The Tajik men around Rozhdestveno — from teenagers to forty-something men — are said to be generally eager to accept any employment opportunity that presents itself. They compete with locals in picking mushrooms and berries, and work at a nearby sawmill, on farms and construction sites in Tver, and drive cabs and buses.

“They’re not afraid to work,” Mayor Dmitry Kirdanov says. “It’s a helpful difference from the native population.”

Immigrants renovated several three-story apartment buildings that stood empty after the demise of the village’s collective farm, bought up dilapidating wooden houses, and enrolled three dozen children in school — doubling the number of students and providing teachers with more work.

There have been inevitable tensions, but locals say they have generally been tackled before they were allowed to fester.

The imposing, taciturn leader of Rozhdestveno’s Tajik community routinely finds himself thrust into the center of such quarrels.

Pairavsho, as he is known, manages a storage facility in Tver and arbitrates disputes between Tajiks and locals, a cultural holdover from the common Central Asian practice of tapping the wisdom of elders.

“If there’s a misunderstanding, they come to me, and we sort things out right away,” the father of two says on a Sunday evening, as dozens of Tajiks play soccer on the field in front of him.

Kirdanov cites an example, saying the immigrants’ children “brought a specifically [Central] Asian attitude to women” that some locals found objectionable. In that case, he says, a “conference” was convened to prevail upon the immigrants and soon the boys “stopped treating girls rudely.”

‘Better Off in yhe Village’

Some of the immigrants’ personal trajectories fit patterns described by Shukhrat Ganiev, a labor migration expert with the Humanitarian Rights Center, a think tank in the central Uzbek city of Bukhara. He has made two extensive trips across Russia since 2000 to document the emergence of what he calls “Uzbek villages” there.
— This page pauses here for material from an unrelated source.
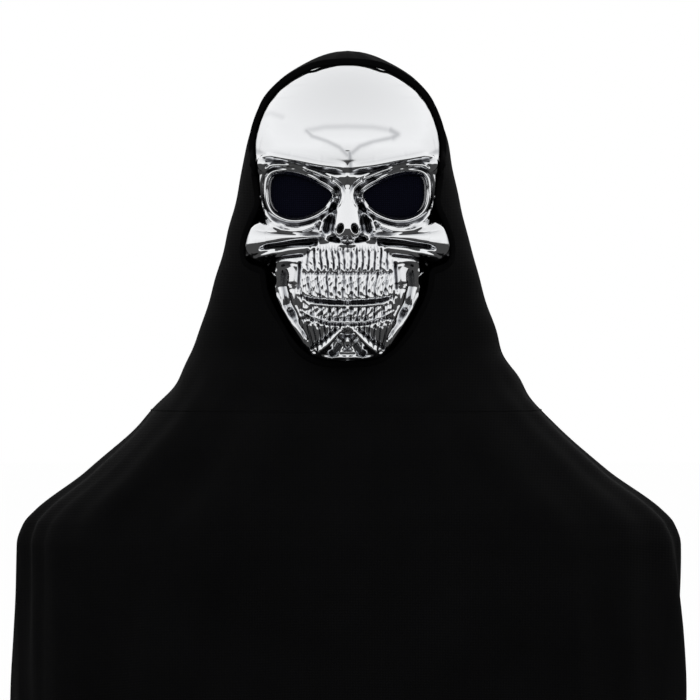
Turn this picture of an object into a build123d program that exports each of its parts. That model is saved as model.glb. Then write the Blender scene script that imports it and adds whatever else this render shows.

Village officials or farmers in northern regions and Siberia frequently allow labor migrants to squat in abandoned houses and help them get work and residency permits, he says, sometimes inducing nearly whole villages to follow.

“Usually, this is a perennial practice with further integration into the local society,” Ganiev says in a reference to migrants who get Russian passports and send their children to Russian-language schools.

Other migrants are hired as seasonal farmhands, he says, mostly in southern Russian regions with booming, industrialized agriculture, and return home in winter.

Even more often, Ganiev says, migrants working in big cities move their families to the countryside because of lower rent and food costs and a safer, healthier environment.

“They’re better off in the village,” says Rovshan Khushvaktov, a 28-year-old cabbie who arrived four years ago from the central Uzbek city of Bukhara. “It’s so hard to keep an eye on children in Moscow.”

His wife and three children live in a small rented house in the village of Khoroshevo, some 180 kilometers southwest of Moscow. He sleeps in his white Hyundai between 18-hour shifts and tries to visit them each week.

Once they get Russian citizenship, many migrants become an important asset for local politicians.

In Rozhdestveno, where the overwhelming majority of Tajiks boast red Russian passports, Pairavsho declines to discuss his community’s political preferences, saying only that they “take part in every election.”

But the indications are that they vote overwhelmingly for the ruling United Russia party.

“Through their leaders, we always get a high turnout,” Kirdanov says in a reference to influential elders like Pairavsho.

“All sorts of outside political carpetbaggers tried to use them,” he adds, “but now they trust the [Kremlin’s] power, and openly say they won’t sell their political favors anymore.”